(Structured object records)
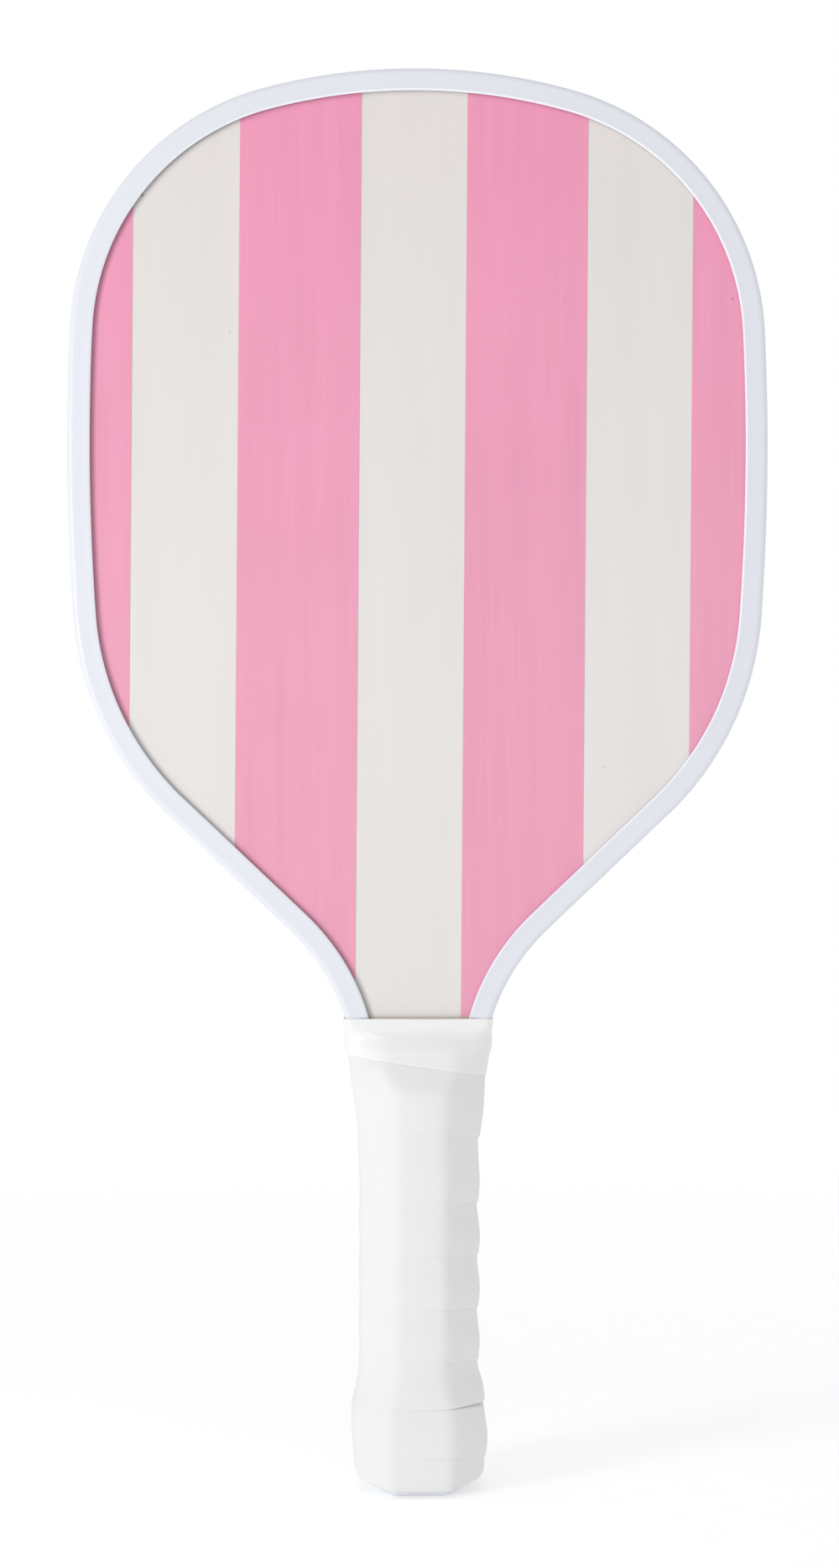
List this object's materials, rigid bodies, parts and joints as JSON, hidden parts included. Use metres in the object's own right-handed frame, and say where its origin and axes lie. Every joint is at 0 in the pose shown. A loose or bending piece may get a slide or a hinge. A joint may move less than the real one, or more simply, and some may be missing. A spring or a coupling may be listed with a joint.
{
  "type": "pickleball paddle",
  "caption": "Short solid paddle with a rounded square head in pink and cream stripes, a white edge guard, and a white wrapped octagonal handle.",
  "frame": {"origin": "centre of the butt cap's bottom face", "axes": "+Z along the handle from butt to head, +Y out of the back face (the front face looks along -Y), +X to the right seen from the front"},
  "size_m": [0.1984, 0.0386, 0.402],
  "materials": {
    "face_veneer": "fine straight-grained veneer, raw at its edges",
    "cross_veneer": "cross-grained veneer",
    "scale_wood": "plain sanded softwood",
    "cream_lacquer": "thin satin lacquer with the grain showing faintly",
    "pink_ink": "satin screen print with the grain showing faintly",
    "guard_plastic": "smooth satin moulding, cool white",
    "clear_adhesive": "soft adhesive tape",
    "cap_plastic": "plain moulded plastic, cool white",
    "steel": "plain wire",
    "strap_leather": "white synthetic leather, matt and faintly grained",
    "white_tape": "white vinyl tape, satin"
  },
  "bodies": {
    "root": {"front_face_ply": "face_veneer", "front_cross_ply": "cross_veneer", "front_inner_ply": "face_veneer", "core_ply": "cross_veneer", "back_inner_ply": "face_veneer", "back_cross_ply": "cross_veneer", "back_face_ply": "face_veneer", "front_coat": "cream_lacquer", "front_stripes": "pink_ink", "back_coat": "cream_lacquer", "back_stripes": "pink_ink", "edge_guard": "guard_plastic", "guard_bond_tape": "clear_adhesive", "front_scale": "scale_wood", "back_scale": "scale_wood", "butt_cap": "cap_plastic", "grip_staple": "steel", "right_cap_nail": "steel", "left_cap_nail": "steel", "grip_wrap": "strap_leather", "finishing_tape": "white_tape"}
  },
  "joints": []
}
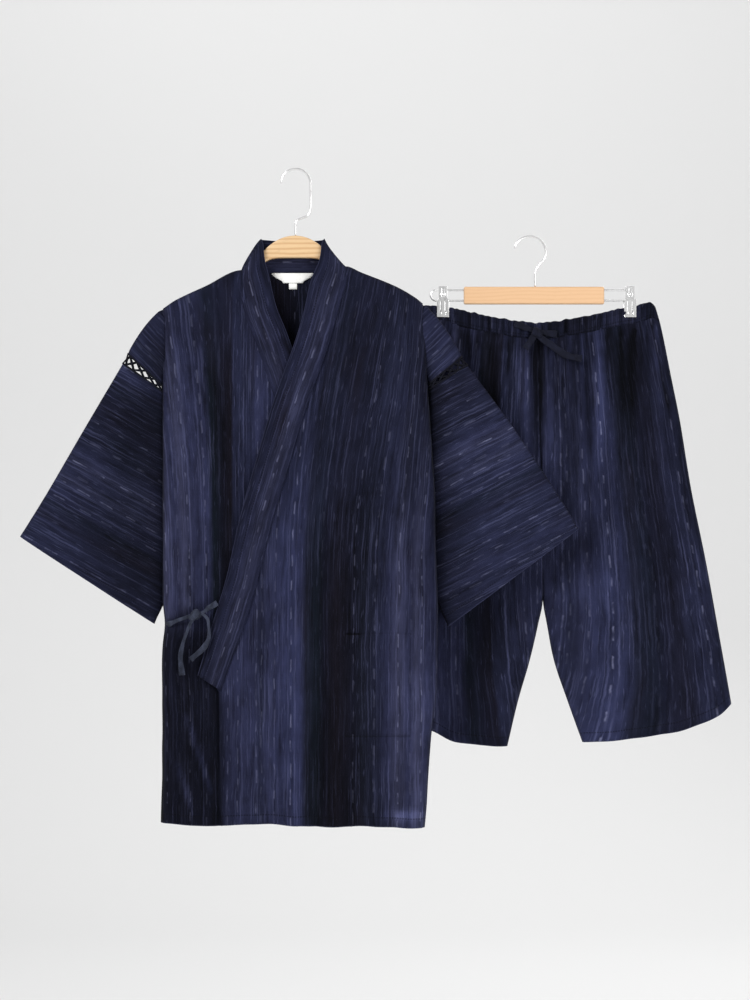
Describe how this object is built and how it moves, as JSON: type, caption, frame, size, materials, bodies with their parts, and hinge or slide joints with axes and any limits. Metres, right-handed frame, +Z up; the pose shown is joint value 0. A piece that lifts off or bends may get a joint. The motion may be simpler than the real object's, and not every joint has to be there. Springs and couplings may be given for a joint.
{
  "type": "jinbei set on hangers",
  "caption": "Short-sleeved wrap jacket with openwork shoulder joins, tied at the side, beside its drawstring shorts; each hangs flat on its own hanger.",
  "frame": {"origin": "the inner top of the jacket hanger's hook, where the peg or rail that holds it touches the wire", "axes": "+X to the wearer's left, along the shoulders; +Y to the wearer's back; +Z up. The front of both garments faces -Y"},
  "size_m": [0.9683, 0.0973, 0.8887],
  "materials": {
    "striped_cloth": "slubbed cotton and linen weave, matt, dark indigo with soft lengthwise stripes and short pale dashes",
    "openwork": "crossed dark threads with see-through diamonds between them",
    "tie_cloth": "plain greyed flat tape, matt",
    "drawstring_cloth": "the suit's own cloth folded to a flat cord, matt",
    "label_cloth": "bare white woven tape",
    "hanger_wood": "pale smooth wood, satin varnish",
    "bar_wood": "warm pale wood, satin varnish",
    "hanger_steel": "bright plated steel wire and sheet"
  },
  "bodies": {
    "root": {"drawstring_knot": "drawstring_cloth", "drawstring_left": "drawstring_cloth", "drawstring_right": "drawstring_cloth", "drawstring_tail_left": "drawstring_cloth", "drawstring_tail_right": "drawstring_cloth", "jacket_back": "striped_cloth", "jacket_collar": "striped_cloth", "jacket_front_left": "striped_cloth", "jacket_front_right": "striped_cloth", "jacket_hanger": "hanger_wood", "jacket_hanger_hook": "hanger_steel", "jacket_pocket": "striped_cloth", "jacket_sleeve_cap_left": "striped_cloth", "jacket_sleeve_cap_right": "striped_cloth", "jacket_sleeve_lattice_left": "openwork", "jacket_sleeve_lattice_right": "openwork", "jacket_sleeve_left": "striped_cloth", "jacket_sleeve_right": "striped_cloth", "jacket_tie_collar": "tie_cloth", "jacket_tie_knot": "tie_cloth", "jacket_tie_side": "tie_cloth", "jacket_tie_tail_collar": "tie_cloth", "jacket_tie_tail_side": "tie_cloth", "neck_label": "label_cloth", "neck_size_tab": "label_cloth", "trouser_back_left": "striped_cloth", "trouser_back_right": "striped_cloth", "trouser_clip_left": "hanger_steel", "trouser_clip_right": "hanger_steel", "trouser_front_left": "striped_cloth", "trouser_front_right": "striped_cloth", "trouser_hanger_bar": "bar_wood", "trouser_hanger_hook": "hanger_steel", "trouser_rod_loop": "hanger_steel", "trouser_rod_lower_left": "hanger_steel", "trouser_rod_lower_right": "hanger_steel", "trouser_rod_upper_left": "hanger_steel", "trouser_rod_upper_right": "hanger_steel", "trouser_waist_casing": "striped_cloth"}
  },
  "joints": []
}
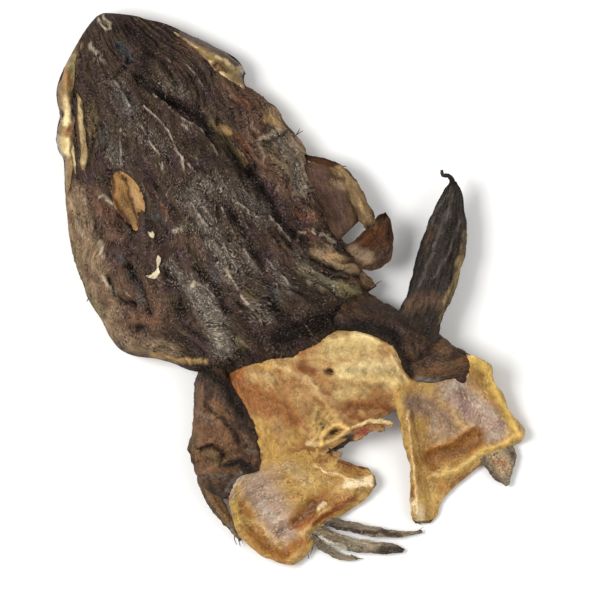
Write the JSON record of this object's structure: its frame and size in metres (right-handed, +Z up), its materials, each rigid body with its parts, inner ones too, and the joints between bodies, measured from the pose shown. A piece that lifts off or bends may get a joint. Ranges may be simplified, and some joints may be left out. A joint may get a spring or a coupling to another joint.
{
  "type": "dried cod head with collar",
  "caption": "Dried stockfish head with its collar: dark wrinkled skin over a flattened head, straw-coloured nape flesh, splayed collar plates and dried fins.",
  "frame": {"origin": "on the resting surface, under the middle of the whole piece", "axes": "+Y from the collar towards the snout, +Z up out of the crown, +X to the right seen from above with the snout ahead"},
  "size_m": [0.2441, 0.3934, 0.0733],
  "materials": {
    "skin": "dark grey-brown dried fish skin, finely wrinkled, matt with dusty grey specks and a waxy sheen on the folds",
    "flesh": "straw to amber dried flesh, fibrous and slightly waxy",
    "plate": "golden bony collar plate with a thin pinkish grey membrane, smooth and waxy",
    "fin": "grey-olive dried fin skin ribbed along its rays, matt"
  },
  "bodies": {
    "root": {"stockfish": "skin"}
  },
  "joints": []
}
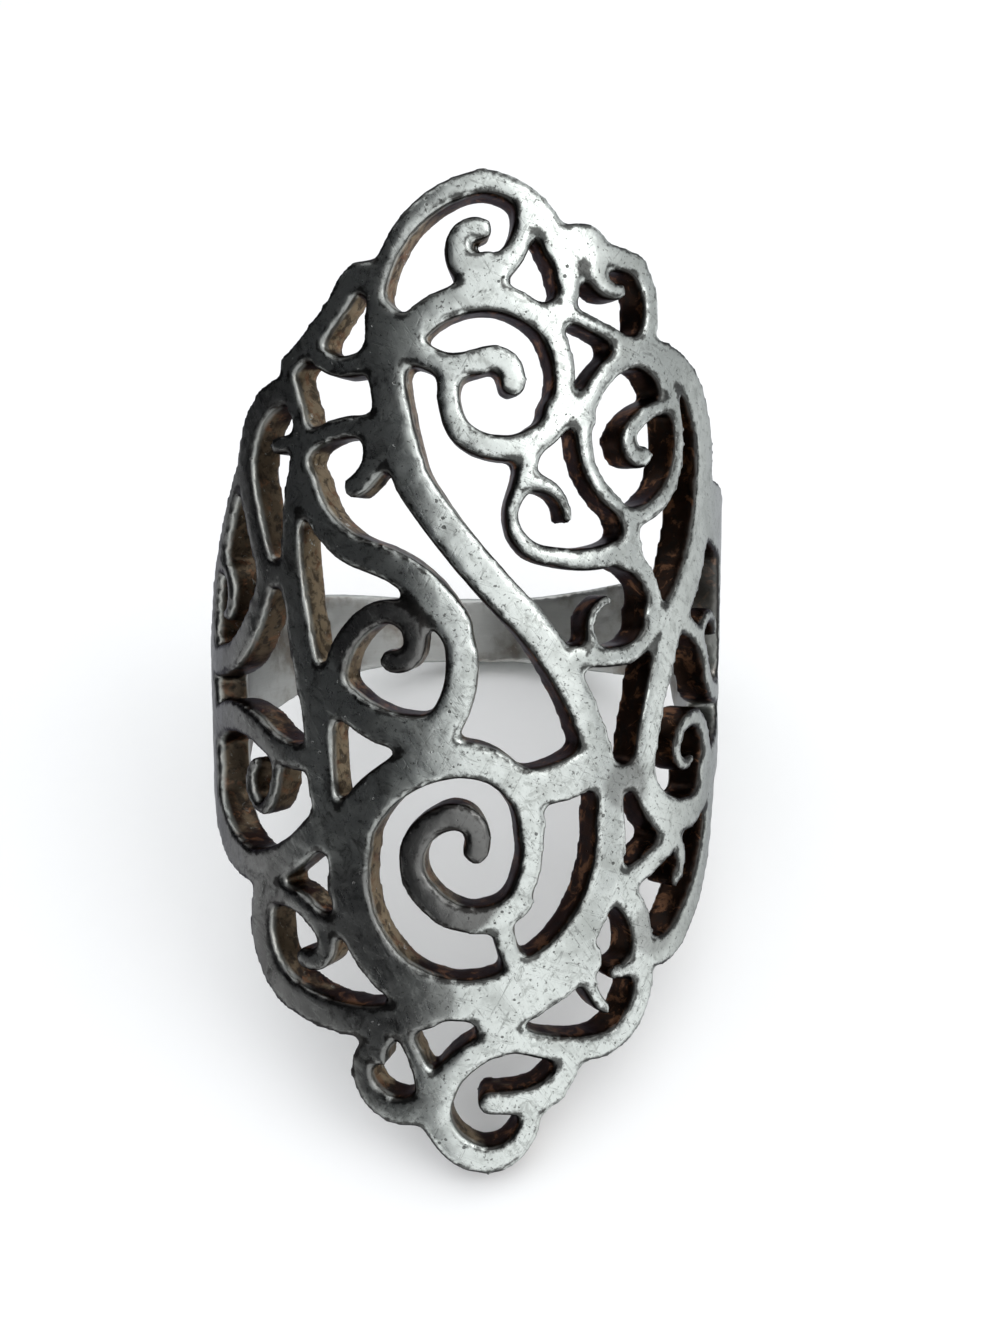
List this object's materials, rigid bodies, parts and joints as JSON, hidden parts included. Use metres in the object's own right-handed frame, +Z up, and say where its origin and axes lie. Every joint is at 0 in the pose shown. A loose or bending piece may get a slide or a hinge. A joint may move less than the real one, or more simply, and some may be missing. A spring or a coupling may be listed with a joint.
{
  "type": "openwork saddle ring",
  "caption": "Cast silver finger ring with a tall shield of scrolls pierced through, curved round the front of a plain band.",
  "frame": {"origin": "on the surface that the ring rests on, below the middle of its bounding box", "axes": "+Z up, -Y towards the viewer that the shield faces, +X to the shield's right as seen from there"},
  "size_m": [0.0216, 0.0284, 0.027],
  "materials": {
    "silver": "worn cast silver, dark in its recesses"
  },
  "bodies": {
    "root": {"filigree_ring": "silver"}
  },
  "joints": []
}
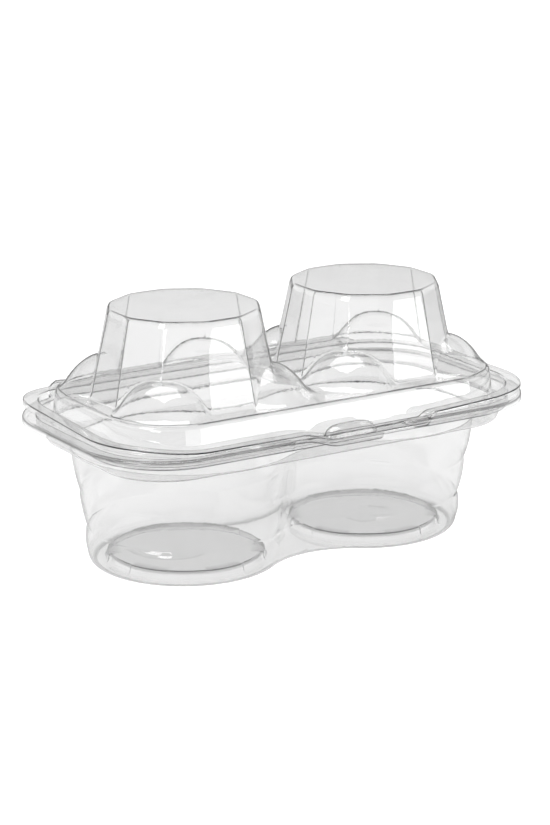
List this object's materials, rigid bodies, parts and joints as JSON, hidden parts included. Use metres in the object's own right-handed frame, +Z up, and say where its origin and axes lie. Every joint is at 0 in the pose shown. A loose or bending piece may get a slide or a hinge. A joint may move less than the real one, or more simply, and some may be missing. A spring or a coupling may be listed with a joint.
{
  "type": "cupcake box",
  "caption": "Clear hinged plastic box for a pair of cupcakes: round cups in the tray, tall faceted domes in the lid, snap front.",
  "frame": {"origin": "on the table, under the middle of the box", "axes": "+Z up, +X along the box's long side, -Y out of its front, where the finger tab is"},
  "size_m": [0.1878, 0.115, 0.098],
  "materials": {
    "clear_sheet": "clear glossy thermoformed sheet"
  },
  "bodies": {
    "tray": {"tray": "clear_sheet"},
    "lid": {"lid": "clear_sheet"}
  },
  "joints": [
    {"name": "lid_fold", "type": "hinge", "parent": "tray", "child": "lid", "pos_m": [0, 0.05765, 0.05695], "axis": [-1, 0, 0], "range_deg": [0, 180]}
  ]
}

**Challenge**
Transcribe the records above exactly, leaving out every picture.

**In response**
List this object's materials, rigid bodies, parts and joints as JSON, hidden parts included. Use metres in the object's own right-handed frame, and say where its origin and axes lie. Every joint is at 0 in the pose shown. A loose or bending piece may get a slide or a hinge. A joint may move less than the real one, or more simply, and some may be missing. A spring or a coupling may be listed with a joint.
{
  "type": "pickleball paddle",
  "caption": "Short solid paddle with a rounded square head in pink and cream stripes, a white edge guard, and a white wrapped octagonal handle.",
  "frame": {"origin": "centre of the butt cap's bottom face", "axes": "+Z along the handle from butt to head, +Y out of the back face (the front face looks along -Y), +X to the right seen from the front"},
  "size_m": [0.1984, 0.0386, 0.402],
  "materials": {
    "face_veneer": "fine straight-grained veneer, raw at its edges",
    "cross_veneer": "cross-grained veneer",
    "scale_wood": "plain sanded softwood",
    "cream_lacquer": "thin satin lacquer with the grain showing faintly",
    "pink_ink": "satin screen print with the grain showing faintly",
    "guard_plastic": "smooth satin moulding, cool white",
    "clear_adhesive": "soft adhesive tape",
    "cap_plastic": "plain moulded plastic, cool white",
    "steel": "plain wire",
    "strap_leather": "white synthetic leather, matt and faintly grained",
    "white_tape": "white vinyl tape, satin"
  },
  "bodies": {
    "root": {"front_face_ply": "face_veneer", "front_cross_ply": "cross_veneer", "front_inner_ply": "face_veneer", "core_ply": "cross_veneer", "back_inner_ply": "face_veneer", "back_cross_ply": "cross_veneer", "back_face_ply": "face_veneer", "front_coat": "cream_lacquer", "front_stripes": "pink_ink", "back_coat": "cream_lacquer", "back_stripes": "pink_ink", "edge_guard": "guard_plastic", "guard_bond_tape": "clear_adhesive", "front_scale": "scale_wood", "back_scale": "scale_wood", "butt_cap": "cap_plastic", "grip_staple": "steel", "right_cap_nail": "steel", "left_cap_nail": "steel", "grip_wrap": "strap_leather", "finishing_tape": "white_tape"}
  },
  "joints": []
}
Describe how this object is built and how it moves, as JSON: type, caption, frame, size, materials, bodies with their parts, and hinge or slide joints with axes and any limits. Metres, right-handed frame, +Z up; the pose shown is joint value 0. A piece that lifts off or bends may get a joint. The motion may be simpler than the real object's, and not every joint has to be there. Springs and couplings may be given for a joint.
{
  "type": "jinbei set on hangers",
  "caption": "Short-sleeved wrap jacket with openwork shoulder joins, tied at the side, beside its drawstring shorts; each hangs flat on its own hanger.",
  "frame": {"origin": "the inner top of the jacket hanger's hook, where the peg or rail that holds it touches the wire", "axes": "+X to the wearer's left, along the shoulders; +Y to the wearer's back; +Z up. The front of both garments faces -Y"},
  "size_m": [0.9683, 0.0973, 0.8887],
  "materials": {
    "striped_cloth": "slubbed cotton and linen weave, matt, dark indigo with soft lengthwise stripes and short pale dashes",
    "openwork": "crossed dark threads with see-through diamonds between them",
    "tie_cloth": "plain greyed flat tape, matt",
    "drawstring_cloth": "the suit's own cloth folded to a flat cord, matt",
    "label_cloth": "bare white woven tape",
    "hanger_wood": "pale smooth wood, satin varnish",
    "bar_wood": "warm pale wood, satin varnish",
    "hanger_steel": "bright plated steel wire and sheet"
  },
  "bodies": {
    "root": {"drawstring_knot": "drawstring_cloth", "drawstring_left": "drawstring_cloth", "drawstring_right": "drawstring_cloth", "drawstring_tail_left": "drawstring_cloth", "drawstring_tail_right": "drawstring_cloth", "jacket_back": "striped_cloth", "jacket_collar": "striped_cloth", "jacket_front_left": "striped_cloth", "jacket_front_right": "striped_cloth", "jacket_hanger": "hanger_wood", "jacket_hanger_hook": "hanger_steel", "jacket_pocket": "striped_cloth", "jacket_sleeve_cap_left": "striped_cloth", "jacket_sleeve_cap_right": "striped_cloth", "jacket_sleeve_lattice_left": "openwork", "jacket_sleeve_lattice_right": "openwork", "jacket_sleeve_left": "striped_cloth", "jacket_sleeve_right": "striped_cloth", "jacket_tie_collar": "tie_cloth", "jacket_tie_knot": "tie_cloth", "jacket_tie_side": "tie_cloth", "jacket_tie_tail_collar": "tie_cloth", "jacket_tie_tail_side": "tie_cloth", "neck_label": "label_cloth", "neck_size_tab": "label_cloth", "trouser_back_left": "striped_cloth", "trouser_back_right": "striped_cloth", "trouser_clip_left": "hanger_steel", "trouser_clip_right": "hanger_steel", "trouser_front_left": "striped_cloth", "trouser_front_right": "striped_cloth", "trouser_hanger_bar": "bar_wood", "trouser_hanger_hook": "hanger_steel", "trouser_rod_loop": "hanger_steel", "trouser_rod_lower_left": "hanger_steel", "trouser_rod_lower_right": "hanger_steel", "trouser_rod_upper_left": "hanger_steel", "trouser_rod_upper_right": "hanger_steel", "trouser_waist_casing": "striped_cloth"}
  },
  "joints": []
}
Write the JSON record of this object's structure: its frame and size in metres (right-handed, +Z up), its materials, each rigid body with its parts, inner ones too, and the joints between bodies, measured from the pose shown. A piece that lifts off or bends may get a joint. Ranges may be simplified, and some joints may be left out. A joint may get a spring or a coupling to another joint.
{
  "type": "dried cod head with collar",
  "caption": "Dried stockfish head with its collar: dark wrinkled skin over a flattened head, straw-coloured nape flesh, splayed collar plates and dried fins.",
  "frame": {"origin": "on the resting surface, under the middle of the whole piece", "axes": "+Y from the collar towards the snout, +Z up out of the crown, +X to the right seen from above with the snout ahead"},
  "size_m": [0.2441, 0.3934, 0.0733],
  "materials": {
    "skin": "dark grey-brown dried fish skin, finely wrinkled, matt with dusty grey specks and a waxy sheen on the folds",
    "flesh": "straw to amber dried flesh, fibrous and slightly waxy",
    "plate": "golden bony collar plate with a thin pinkish grey membrane, smooth and waxy",
    "fin": "grey-olive dried fin skin ribbed along its rays, matt"
  },
  "bodies": {
    "root": {"stockfish": "skin"}
  },
  "joints": []
}
List this object's materials, rigid bodies, parts and joints as JSON, hidden parts included. Use metres in the object's own right-handed frame, +Z up, and say where its origin and axes lie. Every joint is at 0 in the pose shown. A loose or bending piece may get a slide or a hinge. A joint may move less than the real one, or more simply, and some may be missing. A spring or a coupling may be listed with a joint.
{
  "type": "openwork saddle ring",
  "caption": "Cast silver finger ring with a tall shield of scrolls pierced through, curved round the front of a plain band.",
  "frame": {"origin": "on the surface that the ring rests on, below the middle of its bounding box", "axes": "+Z up, -Y towards the viewer that the shield faces, +X to the shield's right as seen from there"},
  "size_m": [0.0216, 0.0284, 0.027],
  "materials": {
    "silver": "worn cast silver, dark in its recesses"
  },
  "bodies": {
    "root": {"filigree_ring": "silver"}
  },
  "joints": []
}
List this object's materials, rigid bodies, parts and joints as JSON, hidden parts included. Use metres in the object's own right-handed frame, +Z up, and say where its origin and axes lie. Every joint is at 0 in the pose shown. A loose or bending piece may get a slide or a hinge. A joint may move less than the real one, or more simply, and some may be missing. A spring or a coupling may be listed with a joint.
{
  "type": "cupcake box",
  "caption": "Clear hinged plastic box for a pair of cupcakes: round cups in the tray, tall faceted domes in the lid, snap front.",
  "frame": {"origin": "on the table, under the middle of the box", "axes": "+Z up, +X along the box's long side, -Y out of its front, where the finger tab is"},
  "size_m": [0.1878, 0.115, 0.098],
  "materials": {
    "clear_sheet": "clear glossy thermoformed sheet"
  },
  "bodies": {
    "tray": {"tray": "clear_sheet"},
    "lid": {"lid": "clear_sheet"}
  },
  "joints": [
    {"name": "lid_fold", "type": "hinge", "parent": "tray", "child": "lid", "pos_m": [0, 0.05765, 0.05695], "axis": [-1, 0, 0], "range_deg": [0, 180]}
  ]
}